L’Assemblée nationale a voté, le 30 octobre, pour la première fois de la Ve République, un texte du Rassemblement national, en l’espèce une résolution en faveur de la dénonciation de l’accord franco-algérien de 1968 – qui régit les règles du séjour des Algériens en France. A gauche, on fustige les relents xénophobes d’une telle entreprise, permise grâce au concours des voix de la droite et d’Horizons. S’il a regretté le vote de l’Assemblée, le premier ministre Sébastien Lecornu s’est dit favorable à une renégociation de l’accord, que deux rapports parlementaires de 2025 ont jugé trop favorable aux Algériens et ne se justifiant plus, soixante-trois ans après l’indépendance. « On peine à penser la singularité de la relation franco-algérienne qui peut conduire à la reconnaissance d’une mobilité plus aisée, souligne Emmanuel Blanchard, historien et professeur à Sciences Po Saint-Germain-en-Laye. Or, il n’y a pas eu d’autre colonie de peuplement, à part la Nouvelle-Calédonie, et il n’y a pas beaucoup d’étrangers qui ont été français pendant plus d’un siècle. »
Un détour par l’histoire est nécessaire pour appréhender le sens de ce texte devenu totémique. A partir du milieu du XIXe siècle, toutes les populations d’Algérie ont été statutairement françaises jusqu’à 1962, année de l’indépendance et des accords d’Evian. Ces derniers, conçus dans l’idée du maintien en Algérie des « pieds-noirs », prévoient la libre circulation de tous, y compris des Algériens, qui conservent donc le droit d’entrer et de s’établir en France. Mais cette fiction s’effondre doublement : les attentats de l’Organisation de l’armée secrète et du Front de libération nationale contraignent les Français d’Algérie à fuir le pays. Quant aux Algériens, ils immigrent en nombre et de façon inattendue vers la France, fuyant le désordre régnant en Algérie et attirés par les emplois industriels en France. Le principe de libre circulation, devenu sans objet pour les Français, s’applique de fait seulement aux Algériens.
Fin du principe de libre circulation
Dès 1963, la France cherche à limiter leur venue, et le ministère de l’intérieur instaure des contrôles médicaux à l’arrivée, qui permettent que « des centaines de personnes [soient] régulièrement refoulées par bateau », rapporte Baptiste Mollard, chercheur au Centre de recherches en sociologie du droit et des institutions pénales.

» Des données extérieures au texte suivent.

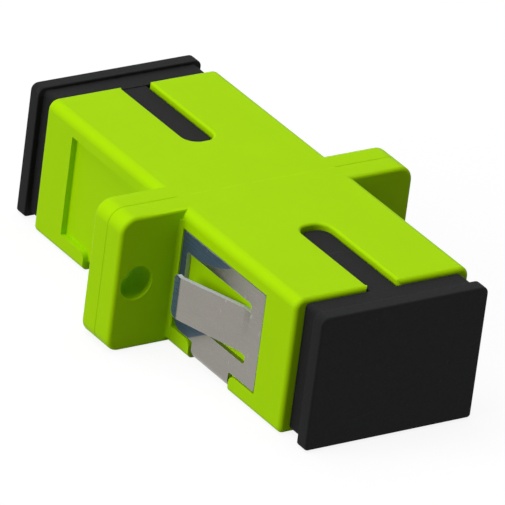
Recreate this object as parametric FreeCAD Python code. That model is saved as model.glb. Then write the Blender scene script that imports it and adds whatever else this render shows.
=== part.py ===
import FreeCAD, Part
import math
import os

# Simplex fibre adapter for two square push-pull plugs, in millimetres.
# X runs across the mounting ears, Y along the optical axis, Z up to the key slots.
# The origin is on the optical axis in the mating plane, where the two mouldings meet.
# Every half is drawn on the -Y side and turned half round about Z for the +Y side.

# Housing body, one of two alike mouldings
body_width = 13.0
body_height = 9.4
half_length = 14.5
body_top_radius = 0.7
body_bottom_radius = 0.4
end_edge_radius = 0.35

# Port for the plug, open at the end of each housing
port_width = 9.1
port_height = 7.5
port_corner_radius = 0.4
mouth_chamfer = 0.2

# Key slot through the top wall
key_slot_width = 2.25
key_slot_length = 8.4
key_slot_corner = 1.0
key_mouth_radius = 0.3

# Mounting flange, half of its thickness on each housing
flange_width = 22.0
flange_half_thickness = 1.6
ear_top_radius = 1.1
ear_bottom_radius = 0.9
ear_edge_radius = 0.2
seam_bevel = 0.05
hole_edge_distance = 1.6
hole_diameter = 2.3
hole_chamfer = 0.12

# Clip recess on both sides of each housing, with a groove for the strap underneath
recess_depth = 0.4
recess_end_margin = 3.15
recess_top = 3.5
recess_bottom = -3.5
groove_start = 3.95
groove_width = 4.6
groove_floor_radius = 0.3
rail_end_radius = 0.7

# Panel clip, one folded strip of spring steel
clip_thickness = 0.3
clip_seat = 0.02
clip_flange_clearance = 0.25
clip_port_clearance = 0.15
clip_top = 3.35
clip_bottom = -3.4
clip_corner_radius = 0.9
clip_small_radius = 0.15
strap_clearance = 0.2
window_top = 2.1
window_bottom = -2.15
window_margin_flange = 0.62
window_margin_port = 1.35
window_corner_radius = 0.2
tongue_root_half_width = 1.55
tongue_taper = 0.12
tongue_length = 5.15
tongue_angle = 18.0
lip_length = 0.75
lip_angle = 9.0
lip_corner_radius = 0.35
lip_end_room = 0.03
bend_radius = 0.35

# Sleeve holder with two latch hooks, one in each housing
holder_plate_width = 10.0
holder_plate_height = 7.9
holder_plate_thickness = 1.0
holder_plate_corner = 0.5
holder_clearance = 0.05
barrel_radius = 2.6
barrel_length = 6.3
barrel_chamfer = 0.25
barrel_lip_radius = 1.48
latch_inner = 3.4
latch_thickness = 0.75
latch_height = 3.0
latch_length = 7.7
hook_depth = 0.5
hook_flat = 0.4
hook_ramp = 1.0
hook_lead = 0.5
latch_tip_radius = 0.2
hook_radius = 0.1

# Split alignment sleeve
sleeve_inner_radius = 1.25
sleeve_wall = 0.35
sleeve_length = 11.4
sleeve_slit = 0.4
sleeve_chamfer = 0.08
sleeve_clearance = 0.02
sleeve_end_play = 0.1

# Dust cap
plug_clearance = 0.05
plug_wall = 0.8
rib_height = 0.65
rib_clearance = 0.1
rib_end_clearance = 0.2
latch_notch_clearance = 0.4
cap_gap = 0.05
neck_width = 11.6
neck_height = 8.8
neck_length = 1.5
neck_corner_radius = 0.3
rim_width = 12.45
rim_height = 9.25
rim_thickness = 1.0
rim_corner_radius = 0.5
rim_edge_chamfer = 0.15
cap_floor = 1.7

# Room by which a cutting tool runs past the face that it cuts, and the least length of an edge
over = 1.0
slot_overcut = 0.01
shortest_edge = 1e-6

groove_floor_half_width = body_width / 2 - recess_depth
groove_floor_half_height = body_height / 2 - recess_depth
hole_pitch = flange_width - 2 * hole_edge_distance
port_end = -half_length
recess_port_end = port_end + recess_end_margin
slot_end = port_end + key_slot_length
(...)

En 1964, l’accord Nekkache-Grandval prévoit que « les arrivées de travailleurs algériens seront fixées en fonction des disponibilités en main-d’œuvre de l’Algérie et des possibilités du marché français de l’emploi ». Il comporte, en outre, une clause informelle de « rapatriement des oisifs », souhaitée par le ministère de l’intérieur français. « Ce contingentement strict et inédit place les dirigeants algériens dans une situation de subordination durable », poursuit Baptiste Mollard. Même si la France dénonce son contournement par l’arrivée de travailleurs algériens déguisés en « faux touristes », c’est l’Etat français qui décide du nombre de travailleurs admis.